Life cycle assessment of biodiesel fuel production using the catalytic cracking and hydrogenation method

Yano, J.; Aoki, T.; Nakamura, K.; Yamada, K.; Sakai, S. (2014) Presented at Proceedings Venice 2014, Fifth International Symposium on Energy from Biomass and Waste, Venice, Italy, November 19, 2014


The purpose of this study was to clarify the reduction effects of hydrogenated-type biodiesel fuel (BDF), produced by the catalytic cracking and hydrogenation method, on environmental impacts as compared with those of fossil-derived diesel fuel and fatty acid methyl esters (FAME)-type BDF. A life cycle assessment was conducted to evaluate a number of environmental impacts: fossil fuel consumption, global warming, urban area air pollution, and acidification.

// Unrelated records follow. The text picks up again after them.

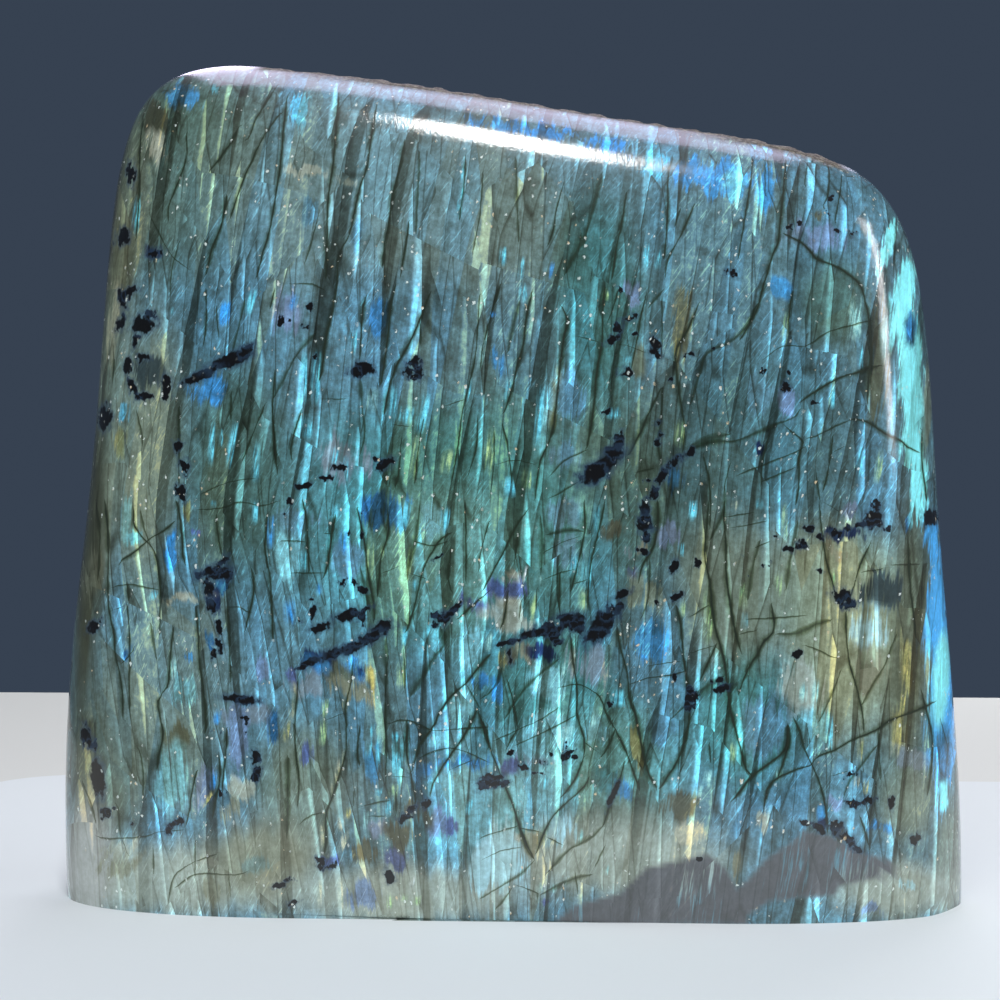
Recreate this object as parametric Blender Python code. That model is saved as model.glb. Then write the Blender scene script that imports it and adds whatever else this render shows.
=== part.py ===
"""A polished labradorite freeform: one solid stone that stands upright on its sawn base.

Metres, +Z up. X runs along the stone's width and Y from its front face to its back face. The origin is on the
base, below the middle of the stone. The stone is one piece, so the model is one object.
"""

import math

import bmesh
import bpy
from mathutils import Vector

MM = 0.001

# The outline seen from the front is a rounded polygon. Each side has the direction that it faces, in degrees
# anticlockwise from +X, and its distance from the stone's middle.
MIDDLE_HEIGHT = 62 * MM
SIDES = {
    "right": (4.4, 71.8 * MM),
    "right_shoulder": (43.0, 112.0 * MM),
    "top": (81.8, 72.1 * MM),
    "left": (174.6, 73.2 * MM),
    "below_the_saw_cut": (270.0, 110.0 * MM),
}
CORNER_SHARPNESS = 8.0

# Both ends lean in towards the top, but stand nearly upright over the base: below TUCK_START the width
# shrinks by this share by the time it reaches the saw cut.
TUCK_START = -8 * MM
TUCK_AT_BASE = {"left": 0.043, "right": 0.026}

# The faces bulge a little in the middle and turn over more and more towards the outline.
HALF_DEPTH = 23 * MM
FACE_FLATNESS = 2.8

# One flat is ground along the right-hand edge of the front face: the way it faces, its distance from the
# stone's middle, and how crisp its ridges are.
EDGE_FLAT_FACES = Vector((0.819, -0.570, 0.063))
EDGE_FLAT_DISTANCE = 61.6 * MM
EDGE_FLAT_CRISPNESS = 90

# Grinding by hand leaves long, shallow waves in the polish: (height, waves per metre along X and Z, phase).
WAVES = (
    (0.30 * MM, (52, 31), 0.9),
    (0.22 * MM, (-38, 66), 2.1),
    (0.14 * MM, (95, 74), 4.0),
)

# A strip along the crest of the top edge was left as found. It lies lower than the polish and is rough.
RAW_STRIP_LEFT, RAW_STRIP_RIGHT = -48 * MM, 60 * MM
RAW_STRIP_FRONT, RAW_STRIP_BACK = -9 * MM, 14 * MM
RAW_STRIP_FADE = 13 * MM
RAW_STRIP_LIP = 2 * MM
RAW_STRIP_DEPTH = 0.9 * MM
RAW_LUMP = 5.5 * MM

# The saw cut that the stone stands on, and the small bevel ground round it.
BASE_BEVEL = 0.8 * MM
BEVEL_SEGMENTS = 2
SHORTEST_EDGE = 0.6 * MM

# Faces along the width, the depth and the height of the block that the stone is ground from.
BLOCK_FACES = (34, 14, 32)
BLOCK_HALF = Vector((75 * MM, HALF_DEPTH, 75 * MM))
BLOCK_BELOW = 84 * MM


def smooth_step(value, low, high):
    share = min(1.0, max(0.0, (value - low) / (high - low)))
    return share * share * (3 - 2 * share)


def outline_share(x, z):
    """0 in the stone's middle and 1 on its outline, for a place measured from the middle."""
    total = 0.0
    for angle, distance in SIDES.values():
        reach = x * math.cos(math.radians(angle)) + z * math.sin(math.radians(angle))
        total += max(0.0, reach / distance) ** CORNER_SHARPNESS
    return total ** (1 / CORNER_SHARPNESS)


def ground_to_shape(point):
    """Moves a point straight out from the stone's middle, or in, until it lies on the polished surface."""
    share = outline_share(point.x, point.z) ** FACE_FLATNESS
    share += abs(point.y / HALF_DEPTH) ** FACE_FLATNESS
    share **= 1 / FACE_FLATNESS
    flat_share = max(0.0, point.dot(EDGE_FLAT_FACES) / EDGE_FLAT_DISTANCE)
    crisp = EDGE_FLAT_CRISPNESS
    return point / (share**crisp + flat_share**crisp) ** (1 / crisp)


def wave_height(point):
    total = 0.0
    for height, (along_x, along_z), phase in WAVES:
        total += height * math.sin(along_x * point.x + along_z * point.z + phase)
    return total


def raw_share(point):
    """1 on the unpolished strip along the top edge, 0 on the polish."""
    if point.z < 0:
        return 0.0
    along = smooth_step(point.x, RAW_STRIP_LEFT, RAW_STRIP_LEFT + RAW_STRIP_FADE)
    along *= 1 - smooth_step(point.x, RAW_STRIP_RIGHT - RAW_STRIP_FADE, RAW_STRIP_RIGHT)
    across = smooth_step(point.y, RAW_STRIP_FRONT, RAW_STRIP_FRONT + RAW_STRIP_LIP)
    across *= 1 - smooth_step(point.y, RAW_STRIP_BACK - RAW_STRIP_LIP, RAW_STRIP_BACK)
    return along * across


def lump_height(point):
    """From 0 to 1, in lumps of about RAW_LUMP."""
    turns = point * (math.tau / RAW_LUMP)
    lumps = math.sin(turns.x * 0.83 + 1.3 * math.sin(turns.y * 0.71)) * math.sin(turns.y * 0.93 + turns.x * 0.21)
    return 0.5 + 0.5 * lumps


def tuck(point):
    """Draws the foot of the stone in, a little more on the left than on the right."""
    below = max(0.0, TUCK_START - point.z) / (TUCK_START + MIDDLE_HEIGHT)
    towards_right = smooth_step(point.x, -BLOCK_HALF.x, BLOCK_HALF.x)
    share = TUCK_AT_BASE["left"] + towards_right * (TUCK_AT_BASE["right"] - TUCK_AT_BASE["left"])
    point.x *= 1 - share * below**2


def surface_point(block_point):
    point = ground_to_shape(block_point)
    tuck(point)
    outward = point.normalized()
    point += outward * wave_height(point)
    rough = raw_share(point)
    point -= outward * rough * RAW_STRIP_DEPTH * (0.25 + 0.75 * lump_height(point))
    return point + Vector((0, 0, MIDDLE_HEIGHT))


def divided_block():
    """A box of even faces, from which the stone's surface is made."""
    mesh = bmesh.new()
    bmesh.ops.create_cube(mesh, size=2)
    for axis, faces in enumerate(BLOCK_FACES):
        along = [e for e in mesh.edges if abs((e.verts[0].co - e.verts[1].co).normalized()[axis]) > 0.99]
        bmesh.ops.subdivide_edges(mesh, edges=along, cuts=faces - 1, use_grid_fill=True)
    for vert in mesh.verts:
        low = BLOCK_BELOW if vert.co.z < 0 else BLOCK_HALF.z
        vert.co = Vector((vert.co.x * BLOCK_HALF.x, vert.co.y * BLOCK_HALF.y, vert.co.z * low))
    return mesh


def saw_the_base(mesh):
    """Cuts the stone off flat at z = 0, closes the cut and grinds a small bevel round it."""
    everything = list(mesh.verts) + list(mesh.edges) + list(mesh.faces)
    cut = bmesh.ops.bisect_plane(
        mesh, geom=everything, dist=1e-7, plane_co=(0, 0, 0), plane_no=(0, 0, 1), clear_inner=True
    )
    rim = [v for v in cut["geom_cut"] if isinstance(v, bmesh.types.BMVert)]
    near_rim = [v for v in mesh.verts if v.co.z < SHORTEST_EDGE]
    bmesh.ops.remove_doubles(mesh, verts=near_rim, dist=SHORTEST_EDGE)
    for vert in mesh.verts:
        if vert.co.z < SHORTEST_EDGE:
            vert.co.z = 0.0
    open_edges = [e for e in mesh.edges if e.is_boundary]
    bmesh.ops.holes_fill(mesh, edges=open_edges, sides=len(rim) + 1)
    base = min(mesh.faces, key=lambda face: face.calc_center_median().z)
    bmesh.ops.bevel(
        mesh, geom=list(base.edges), offset=BASE_BEVEL, segments=BEVEL_SEGMENTS, profile=0.5, affect="EDGES"
    )


def stone_material():
    material = bpy.data.materials.new("polished_labradorite")
    material.use_nodes = True
    shader = material.node_tree.nodes["Principled BSDF"]
    shader.inputs["Base Color"].default_value = (0.13, 0.24, 0.27, 1)
    shader.inputs["Roughness"].default_value = 0.18
    shader.inputs["Metallic"].default_value = 0.0
    return material


def make_stone():
    mesh = divided_block()
    for vert in mesh.verts:
        vert.co = surface_point(vert.co)
    saw_the_base(mesh)
    bmesh.ops.recalc_face_normals(mesh, faces=list(mesh.faces))
    data = bpy.data.meshes.new("stone")
    mesh.to_mesh(data)
    mesh.free()
    data.materials.append(stone_material())
    data.shade_smooth()
    data.set_sharp_from_angle(angle=math.radians(35))
    stone = bpy.data.objects.new("stone", data)
    bpy.context.scene.collection.objects.link(stone)
    return stone


for old in list(bpy.data.objects):
    bpy.data.objects.remove(old)
make_stone()
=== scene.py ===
# %% [markdown]
# # A polished labradorite freeform
#
# The object is one stone, about 150 mm wide, that stands on a sawn base. Labradorite is a feldspar built of
# thin plates. Light that enters between the plates comes back blue, teal or gold, and only from some of
# them, so the polished face looks like a wall of upright, brightly lit splinters with dark cracks between.
#
# The shape is easy and the finish is hard, so this lesson spends little on the first and much on the
# second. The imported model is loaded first, because everything else has to fit inside it.

# %% Load the fixed frame
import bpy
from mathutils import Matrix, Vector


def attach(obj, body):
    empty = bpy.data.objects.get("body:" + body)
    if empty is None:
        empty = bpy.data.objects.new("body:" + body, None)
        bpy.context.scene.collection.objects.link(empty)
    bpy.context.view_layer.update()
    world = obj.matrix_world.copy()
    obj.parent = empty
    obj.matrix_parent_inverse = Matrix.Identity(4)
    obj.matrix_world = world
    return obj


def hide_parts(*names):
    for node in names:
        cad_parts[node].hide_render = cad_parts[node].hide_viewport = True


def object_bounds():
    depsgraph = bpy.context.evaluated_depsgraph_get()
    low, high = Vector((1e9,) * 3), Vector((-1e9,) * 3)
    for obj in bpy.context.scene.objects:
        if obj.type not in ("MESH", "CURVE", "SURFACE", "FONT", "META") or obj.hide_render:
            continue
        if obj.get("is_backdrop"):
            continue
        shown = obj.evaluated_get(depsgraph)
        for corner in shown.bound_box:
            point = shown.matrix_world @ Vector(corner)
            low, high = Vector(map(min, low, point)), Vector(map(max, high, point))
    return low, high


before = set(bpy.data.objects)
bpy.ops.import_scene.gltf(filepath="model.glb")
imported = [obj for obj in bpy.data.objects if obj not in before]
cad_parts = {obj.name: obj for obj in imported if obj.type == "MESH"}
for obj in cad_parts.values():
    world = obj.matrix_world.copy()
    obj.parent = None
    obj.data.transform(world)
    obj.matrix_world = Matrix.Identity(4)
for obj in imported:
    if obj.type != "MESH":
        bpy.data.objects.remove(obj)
cad_box = [list(map(float, corner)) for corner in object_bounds()]

import math

import bmesh
import bpy
import numpy as np
from mathutils import Vector

MM = 0.001
print("the packed stone fills", [[round(c / MM, 1) for c in corner] for corner in cad_box], "mm")

# %% [markdown]
# ## The photographer's eye
#
# The camera stands level, about a forearm's length away, a little to the right of the middle, and is turned
# three degrees back towards it. Its numbers have a second use. The marks on the face are measured in the
# photo's own frame, so what aims the camera also carries each mark back onto the stone.

# %% Aim the camera
PHOTO_SIDE = 1000
FOCAL_PIXELS = 1834
SENSOR = 36
EYE_TURN = math.radians(3)
EYE_DISTANCE = 313 * MM
EYE_SIDESTEP = -2.5 * MM
EYE_HEIGHT = 67 * MM

to_the_right = np.array((math.cos(EYE_TURN), math.sin(EYE_TURN), 0.0))
line_of_sight = np.array((-math.sin(EYE_TURN), math.cos(EYE_TURN), 0.0))
eye = -line_of_sight * EYE_DISTANCE + to_the_right * EYE_SIDESTEP + np.array((0, 0, EYE_HEIGHT))


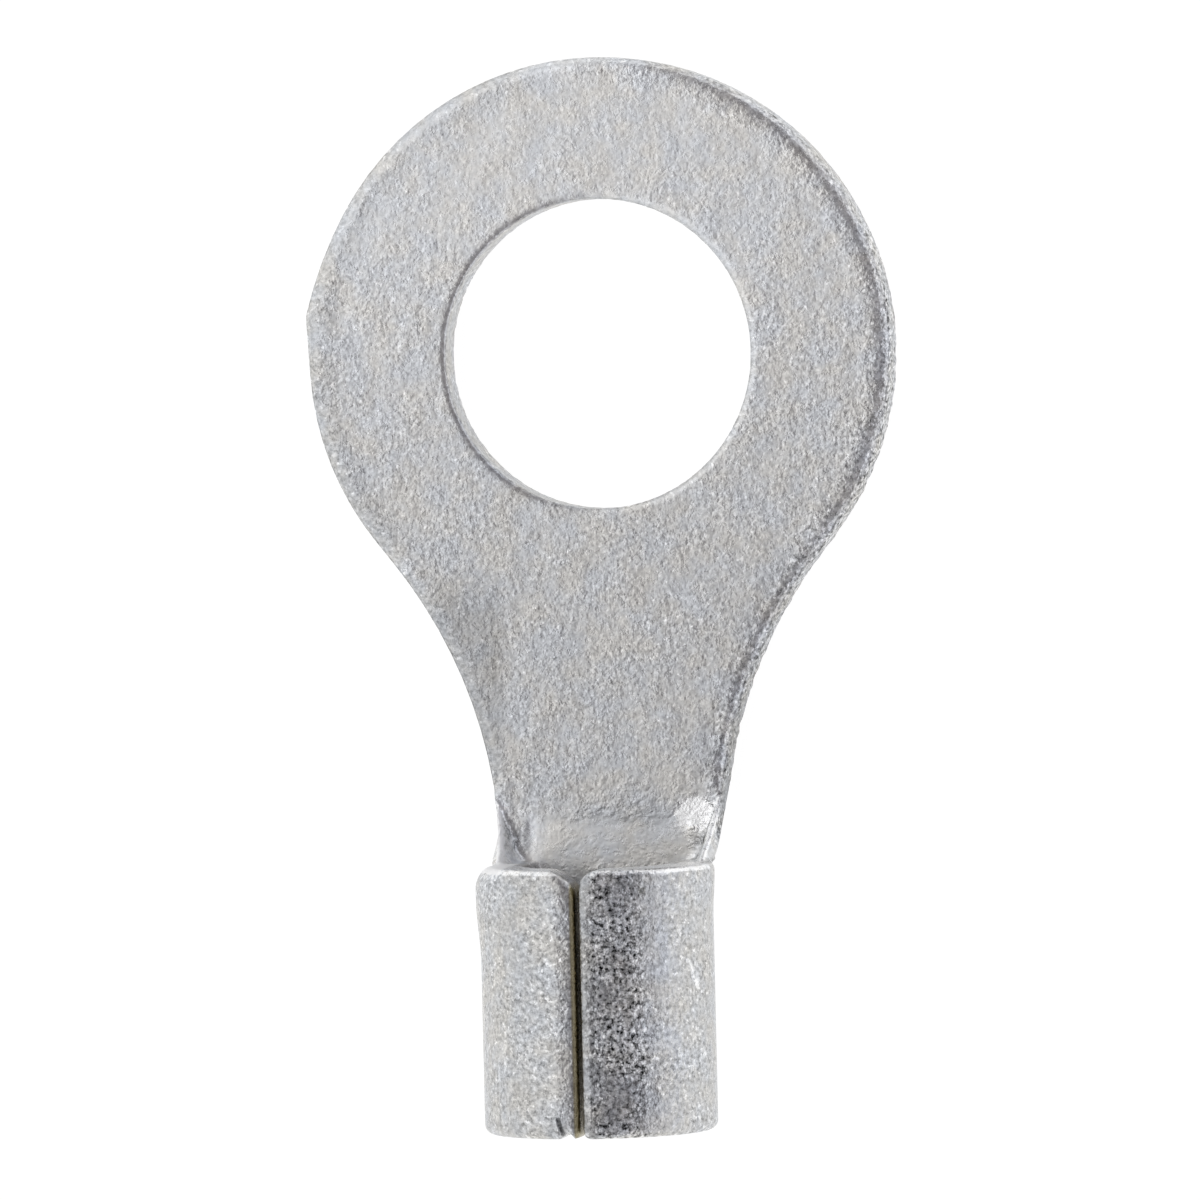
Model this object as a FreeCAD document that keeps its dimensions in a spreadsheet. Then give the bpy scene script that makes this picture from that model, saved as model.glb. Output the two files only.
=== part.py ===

Characterization and integration factors identified by LIME 2 were used for the calculations. Two functions, "treatment of waste cooking oil" and "running diesel vehicle for household waste collection," were established as functional units. The integration results indicated that the scenario reflecting the current situation in Japan showed the most significant environmental impacts, while the scenario that introduced Hydrogenated biodiesel (HBD) was the most optimal from an environmental standpoint. A shift from FAME-type BDF to HBD in the future would be effective in reducing environmental impacts.